Appellate Court Declines to Review because of the Invited Error Doctrine
“Our review of the record reveals that the plaintiff induced the trial court to apply the definition of mistake adopted by [DiLieto II]…. Specifically, in the trial court, the plaintiff and the defendants expressly cited and relied on the DiLieto II definition of ‘mistake’ in their briefs filed in conjunction with the plaintiff’s motion to substitute. Thus, the plaintiff cannot now disavow on appeal the legal argument that she advanced in the trial court. In short, she cannot now claim, as error, the court’s adoption of the legal position she urged upon the court in support of her motion to substitute.”

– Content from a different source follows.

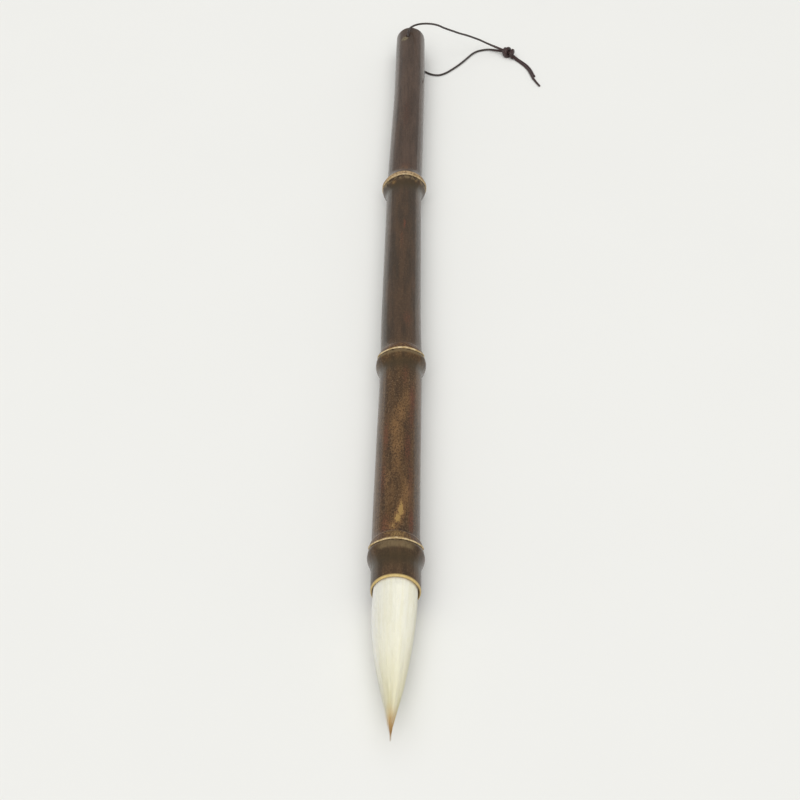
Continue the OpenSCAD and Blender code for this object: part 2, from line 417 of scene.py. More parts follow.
def near_rim(s, rim):
    """1 close to a joint, 0 in the plain pole."""
    return 1 - fade(np.abs(s - rim), 2.5, 7)


def skin_relief(s, turn):
    """Small natural unevenness of the pole's surface, in millimetres."""
    s, turn = np.broadcast_arrays(s, turn)
    shape = s.shape
    circle = np.stack([np.sin(turn), 0 * s, np.cos(turn)], axis=-1).reshape(-1, 3)
    along = s.reshape(-1, 1) * np.array([[0, 1, 0]])
    fibres = wavering(circle * 9 + along * 0.035, 1.0, 1)
    lumps = wavering(circle * 1.6 + along * 0.32, 1.0, 2)
    sway = wavering(circle * 0.7 + along * 0.03, 1.0, 3)
    joint = np.max([near_rim(s.reshape(-1), rim) for rim in RIMS], axis=0)
    relief = FIBRE_RELIEF * fibres
    relief = relief + LUMP_RELIEF * (lumps - 0.5) * joint + SWAY_RELIEF * sway * (1 - joint)
    relief = relief.reshape(shape)
    for joint in range(len(RIMS)):
        behind = s - rim_line(joint, turn) + 0.3
        relief = relief - CUT_DEPTH * np.exp(-((behind / CUT_WIDTH) ** 2))
    return relief * fade(s, 0.6, 4) * (1 - fade(s, POLE_LENGTH - 3, POLE_LENGTH - 1))


def ring_gap(s):
    nearest = min(abs(s - rim - 1) for rim in RIMS)
    return next((gap for reach, gap in RING_GAPS if nearest < reach), PLAIN_GAP)


def pole_stations():
    """Places of the skin's rings: close together at the joints, wider between them."""
    places, s = [], 0.6
    while s < POLE_LENGTH - REAR_ROUND:
        places.append(s)
        s += ring_gap(s)
    return np.array(places)


def pole_outline():
    """(s, radius, is skin) of every ring, from the socket's floor round to the plug's seat."""
    front = [(SOCKET_DEPTH, 0.02), (SOCKET_DEPTH, SOCKET_RADIUS)]
    front += [(s, SOCKET_RADIUS) for s in (8, 5, 3, 1.5, 0.6)]
    front += LIP
    skin = [(s, float(pole_radius(s))) for s in pole_stations()]
    start = POLE_LENGTH - REAR_ROUND
    rear = [
        (start + REAR_ROUND * math.sin(a), REAR_RADIUS - REAR_ROUND * (1 - math.cos(a)))
        for a in np.radians(np.arange(0, 91, 10))
    ]
    rear += [(POLE_LENGTH, PLUG_RADIUS + 0.5), (POLE_LENGTH, PLUG_RADIUS + 0.12)]
    rear += [(POLE_LENGTH - 0.1, PLUG_RADIUS), (POLE_LENGTH - 5, PLUG_RADIUS)]
    rear += [(PLUG_START, PLUG_RADIUS), (PLUG_START, 0.02)]
    sections = ((front, 0), (skin, 1), (rear, 0))
    return np.array([(*point, is_skin) for points, is_skin in sections for point in points])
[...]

Appellate Court Declines to Review under the Plain Error Doctrine
“[P]laintiff request[ed], nevertheless, that [the Appellate Court] consider her claim under the plain error doctrine. ‘The plain error doctrine has been codified at Practice Book § 60-5, which provides in relevant part that [t]he court may reverse or modify the decision of the trial court if it determines . . . that the decision is . . . erroneous in law. . . . The plain error doctrine is … a doctrine that [the Appellate Court] invokes in order to rectify a trial court ruling that, although either not properly preserved or never raised at all in the trial court, nonetheless requires reversal of the trial court’s judgment, for reasons of policy. . . . The plain error doctrine is reserved for truly extraordinary situations where the existence of the error is so obvious that it affects the fairness and integrity of and public confidence in the judicial proceedings. . . . A party cannot prevail under plain error unless it has demonstrated that the failure to grant relief will result in manifest injustice.'”

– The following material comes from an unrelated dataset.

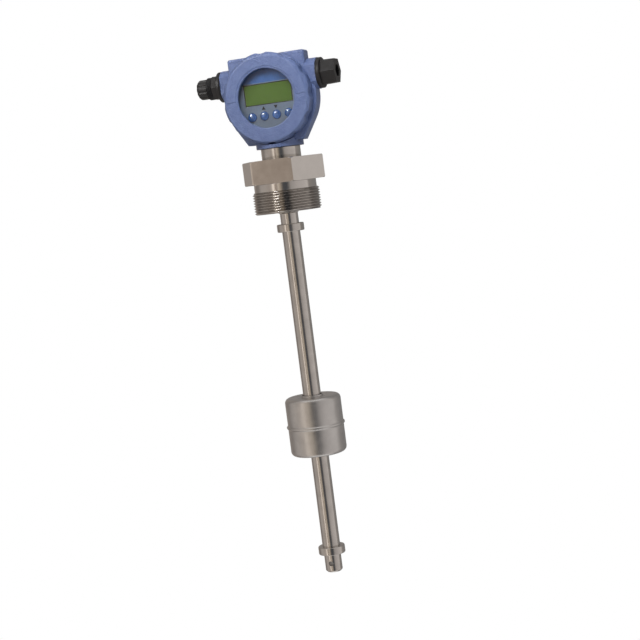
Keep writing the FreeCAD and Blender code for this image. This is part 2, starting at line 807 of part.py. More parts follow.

“On the basis of this record, reversal for plain error is not warranted. Regardless of whether the court properly interpreted § 52-109, no manifest injustice results from our refusal to entertain an argument fashioned anew for appellate purposes, particularly where the freshly minted argument contradicts the position that the plaintiff advanced in the trial court…. In sum, the plain error doctrine is not available to the plaintiff because the record in this matter does not reveal that any error exists in the trial court’s judgment that is so obvious that it affects the fairness and integrity of and the public confidence in the judicial proceedings.”

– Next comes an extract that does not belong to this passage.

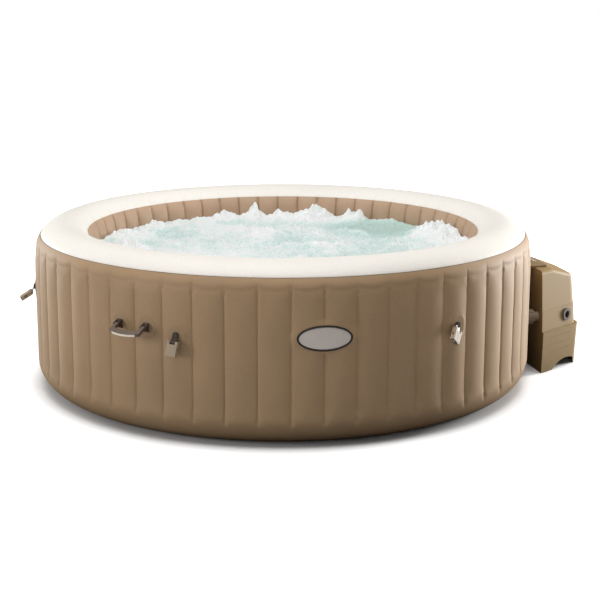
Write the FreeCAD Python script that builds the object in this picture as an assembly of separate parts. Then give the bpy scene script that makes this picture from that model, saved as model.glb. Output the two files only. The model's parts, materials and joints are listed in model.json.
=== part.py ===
"""Inflatable hot tub with its control unit.

A ring of PVC skins is blown up over a flat bottom sheet: an outer wall, a crowned top panel and an
inner wall, held to shape by radial webs.  Three pipes cross the ring to a control unit that heats,
filters and blows the water.  Two bail handles and six cover buckles hang on patches on the wall.

Frame: millimetres, +Z up, origin on the tub's axis at the ground.  The front of the tub faces -Y.
Azimuths are in degrees from the front, towards +X.  Everything on the wall is drawn at the front,
on the crest of a lobe, with X along the wall and -Y away from it, and is then turned about Z to its
azimuth.  Places round the tub are counted in ribs, so 2 is the second rib and 2.5 the lobe after it.
"""
import FreeCAD
import Part
import math
import os

V = FreeCAD.Vector
X_AXIS, Z_AXIS = V(1, 0, 0), V(0, 0, 1)
OUTWARD = V(0, -1, 0)

# Tub ring
TUB_RADIUS = 1080.0
TUB_HEIGHT = 710.0
RING_WIDTH = 262.0
FOOT_RADIUS = 120.0
SKIN = 1.2
SHEET = 2.0
RIB_COUNT = 54
RIB_PHASE = 5.0 / 3
RIB_DEPTH = 9.0
SHOULDER_PROUD = 1.0
WEB_THICKNESS = 0.8
BEND_STEP = 10.0
OUTER_SEAM_ANGLE = 36.7
INNER_SEAM_ANGLE = 140.4
AIR_STRIP_WIDTH = 46.0
AIR_STRIP_HEIGHT = 38.0

# Badge
BADGE_RIB = 1
BADGE_WIDTH, BADGE_HEIGHT, BADGE_THICKNESS = 212.0, 100.0, 1.6
BADGE_RIM, BADGE_RIM_STEP = 8.0, 1.2
BADGE_Z = 432.0

# Bail handles
HANDLE_RIBS = (-5, 22)
HANDLE_Z = 445.0
HANDLE_DROOP = 27.0
HANDLE_PIVOT_OUT = 20.0
HANDLE_REACH, HANDLE_BOW = 40.0, 12.0
HANDLE_ARM, HANDLE_BAR, HANDLE_THICKNESS = 14.0, 17.0, 13.0
HANDLE_PIN_RADIUS, HANDLE_CHEEK, HANDLE_BRACKET_HEIGHT = 3.0, 5.0, 36.0
HANDLE_PATCH_RADIUS = 38.0
STRIP_THICKNESS = 2.0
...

Appellate Court Declines to Review under its Supervisory Powers
“[P]laintiff [also] urges this court, if we decline to find plain error, to utilize our supervisory powers to review her claim first raised on appeal. This claim warrants no discussion as it is facially inappropriate for the exercise of our supervisory powers…. Moreover, the plaintiff’s request that we review her claim pursuant to our supervisory powers was summarily raised for the first time in her reply brief. As a result, we decline to review her claim.”
Other Things to Note
In footnote 3, the court noted: “Because we conclude that the plaintiff’s claim is not reviewable, we need not determine whether the court’s interpretation of the term ‘mistake’ in § 52-109 was proper. We leave consideration of that issue to the day when such claim properly may come before us.”